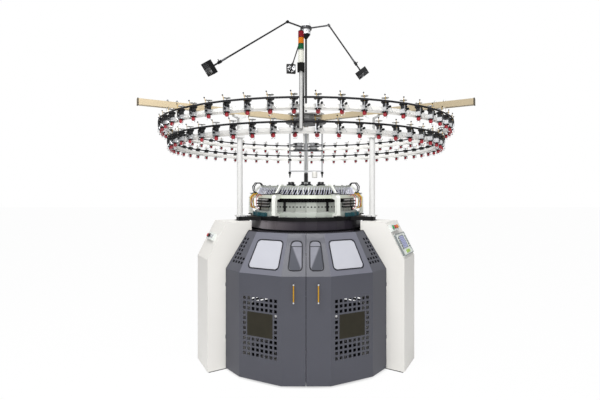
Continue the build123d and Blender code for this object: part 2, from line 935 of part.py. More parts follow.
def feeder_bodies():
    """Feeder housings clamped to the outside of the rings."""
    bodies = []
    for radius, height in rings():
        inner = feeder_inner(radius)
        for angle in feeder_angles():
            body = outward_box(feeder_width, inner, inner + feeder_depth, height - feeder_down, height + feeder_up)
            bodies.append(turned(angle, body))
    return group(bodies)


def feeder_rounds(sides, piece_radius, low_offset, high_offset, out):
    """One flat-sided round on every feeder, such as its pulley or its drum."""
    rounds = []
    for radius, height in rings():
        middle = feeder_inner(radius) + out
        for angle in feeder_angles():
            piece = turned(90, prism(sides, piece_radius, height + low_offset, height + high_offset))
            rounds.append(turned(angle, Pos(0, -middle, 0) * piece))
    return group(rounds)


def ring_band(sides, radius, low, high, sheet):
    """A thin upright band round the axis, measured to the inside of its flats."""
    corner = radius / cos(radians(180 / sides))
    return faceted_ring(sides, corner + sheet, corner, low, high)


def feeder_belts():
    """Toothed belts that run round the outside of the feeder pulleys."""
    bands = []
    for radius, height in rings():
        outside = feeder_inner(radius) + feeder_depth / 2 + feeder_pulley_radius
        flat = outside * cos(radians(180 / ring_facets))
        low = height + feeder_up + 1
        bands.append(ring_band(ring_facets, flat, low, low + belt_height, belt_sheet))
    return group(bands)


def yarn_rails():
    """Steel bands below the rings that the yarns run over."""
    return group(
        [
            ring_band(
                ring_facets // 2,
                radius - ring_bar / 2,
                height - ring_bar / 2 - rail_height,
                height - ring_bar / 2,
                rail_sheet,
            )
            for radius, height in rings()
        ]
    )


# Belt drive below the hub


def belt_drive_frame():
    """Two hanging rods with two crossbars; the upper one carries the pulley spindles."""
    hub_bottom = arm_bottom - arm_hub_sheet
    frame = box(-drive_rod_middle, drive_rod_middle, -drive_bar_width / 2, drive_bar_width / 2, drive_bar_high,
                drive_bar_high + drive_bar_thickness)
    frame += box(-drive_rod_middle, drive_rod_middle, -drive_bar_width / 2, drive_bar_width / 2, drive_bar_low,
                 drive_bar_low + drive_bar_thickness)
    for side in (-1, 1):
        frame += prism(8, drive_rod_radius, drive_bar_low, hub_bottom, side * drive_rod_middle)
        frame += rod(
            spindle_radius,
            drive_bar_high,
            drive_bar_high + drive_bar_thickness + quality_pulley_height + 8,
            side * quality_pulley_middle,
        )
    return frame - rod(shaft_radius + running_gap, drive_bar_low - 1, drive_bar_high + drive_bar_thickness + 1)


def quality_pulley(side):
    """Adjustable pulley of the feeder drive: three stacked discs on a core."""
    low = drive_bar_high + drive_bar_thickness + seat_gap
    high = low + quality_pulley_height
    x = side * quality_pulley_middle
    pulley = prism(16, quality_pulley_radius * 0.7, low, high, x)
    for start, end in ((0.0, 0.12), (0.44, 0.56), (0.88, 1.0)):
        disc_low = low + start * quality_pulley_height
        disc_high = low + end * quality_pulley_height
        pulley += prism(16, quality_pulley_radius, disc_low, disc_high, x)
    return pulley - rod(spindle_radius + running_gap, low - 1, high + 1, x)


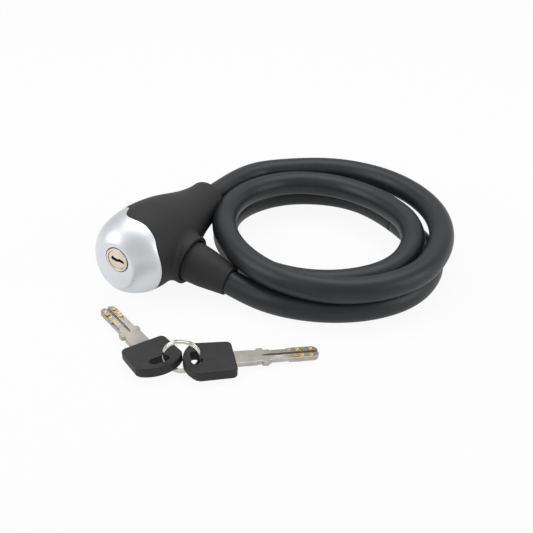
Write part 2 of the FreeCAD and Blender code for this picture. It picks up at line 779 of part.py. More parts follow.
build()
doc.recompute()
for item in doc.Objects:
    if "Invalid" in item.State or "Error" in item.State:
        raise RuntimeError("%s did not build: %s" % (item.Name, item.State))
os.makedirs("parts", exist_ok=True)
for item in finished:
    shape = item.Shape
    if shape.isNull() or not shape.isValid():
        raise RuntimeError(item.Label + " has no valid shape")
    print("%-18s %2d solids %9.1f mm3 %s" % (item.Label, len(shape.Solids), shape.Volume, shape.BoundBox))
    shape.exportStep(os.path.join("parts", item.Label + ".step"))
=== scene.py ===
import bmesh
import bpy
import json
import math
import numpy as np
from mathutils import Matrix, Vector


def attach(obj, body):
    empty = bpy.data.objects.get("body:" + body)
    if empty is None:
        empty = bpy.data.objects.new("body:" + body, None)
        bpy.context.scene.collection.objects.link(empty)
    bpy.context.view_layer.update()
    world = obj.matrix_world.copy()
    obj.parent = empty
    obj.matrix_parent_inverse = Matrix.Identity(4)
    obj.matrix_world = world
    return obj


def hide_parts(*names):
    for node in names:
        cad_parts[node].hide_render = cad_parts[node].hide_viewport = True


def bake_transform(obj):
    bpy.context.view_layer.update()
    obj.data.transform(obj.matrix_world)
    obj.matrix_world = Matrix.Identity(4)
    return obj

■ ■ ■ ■

Objective |
Reproduce, without alteration, solely the lines beginning at the line that includes "len(shape.Solids), shape.Volume, shape.BoundBox))" and ending at the line that includes "obj.data.transform(obj.matrix_world)", both lines included.

Solution for this exercise |
    print("%-18s %2d solids %9.1f mm3 %s" % (item.Label, len(shape.Solids), shape.Volume, shape.BoundBox))
    shape.exportStep(os.path.join("parts", item.Label + ".step"))
=== scene.py ===
import bmesh
import bpy
import json
import math
import numpy as np
from mathutils import Matrix, Vector


def attach(obj, body):
    empty = bpy.data.objects.get("body:" + body)
    if empty is None:
        empty = bpy.data.objects.new("body:" + body, None)
        bpy.context.scene.collection.objects.link(empty)
    bpy.context.view_layer.update()
    world = obj.matrix_world.copy()
    obj.parent = empty
    obj.matrix_parent_inverse = Matrix.Identity(4)
    obj.matrix_world = world
    return obj


def hide_parts(*names):
    for node in names:
        cad_parts[node].hide_render = cad_parts[node].hide_viewport = True


def bake_transform(obj):
    bpy.context.view_layer.update()
    obj.data.transform(obj.matrix_world)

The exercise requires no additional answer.